Less than 100 feet away, I spot a small, old lady sitting quietly on the passenger-side of an RV/Trailer by the gas station. I’m still smiling from my last interaction. She smiles at me and I’m taken back a bit and look down. She has one of the most genuine smiles I have ever seen; it seems to instantly light up the entire street. When I reach the RV, I signal her to open the window. She eagerly opens it, “Can I give you some flowers?” I smile. As her small frail hands gently take the bouquet from mine, her smile widens even more and now I’m close enough to see the twinkle in her eyes. “Wow, thank you so much.” “I hope you enjoy them.”
Feeling like Santa Claus, I march onwards. The third person takes a while to find. I almost miss her, actually. I see this short grey-haired lady from the back, walking with her head half-way down; after passing her once, I decide that she is “it” and take a u-turn to walk back two blocks. “These are for you,” I hold them out with both hands and a huge smile. “They’re beauty-ful. Wow!” Her face lights up. I walk off quickly in my usual style. I hear a surprised “Thank You” in the back. “I hope you enjoy them,” I yell back.
I can’t believe I’m already down to the last one. Right when I’m thinking of leaving it on a windshield of a random car with a Smile card, I spot a young lady. She’s probably in her early twenties, average-looking; from her backpack and clothing, she looks like a typical college kid lost in her thoughts. There’s something about her that reminds me how hard it is sometimes be that age. Just as I pass her, I decide to hand over the lilies to her. Her face just blossoms. She turns from average looking to amazing. It feels -- just right.

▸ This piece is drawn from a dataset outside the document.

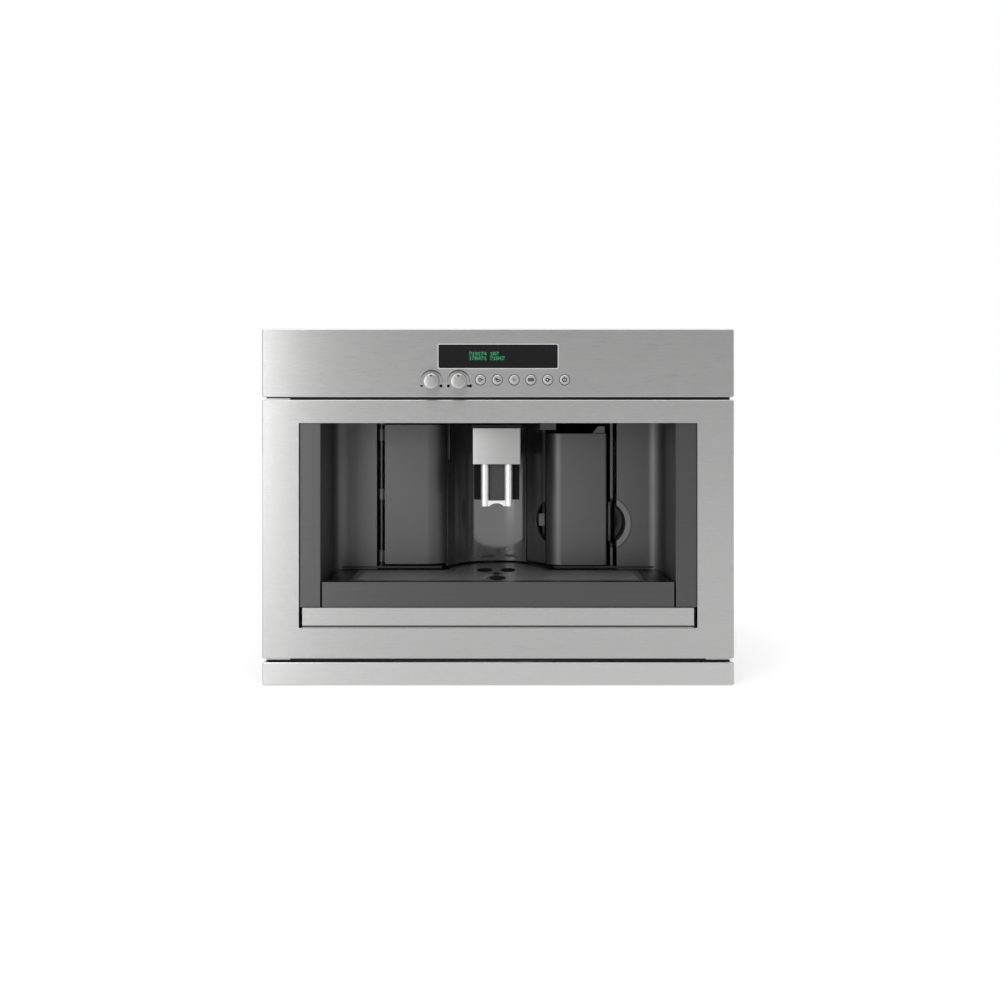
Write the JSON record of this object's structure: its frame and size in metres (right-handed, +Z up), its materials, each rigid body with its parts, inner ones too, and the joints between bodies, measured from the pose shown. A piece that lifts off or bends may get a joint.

Walking back, I feel so full, so full of love. Astonished that such small acts can bring so much joy to someone’s life; grateful that all it takes is the right intentions and the whole universe beckons by your side; hopeful that someone at a random flower shop can open up her heart to give beautifully wrapped flowers, free of charge for three random people she’ll -- never meet.
But i just smelled so so many beautiful fragrances reading this lovely story.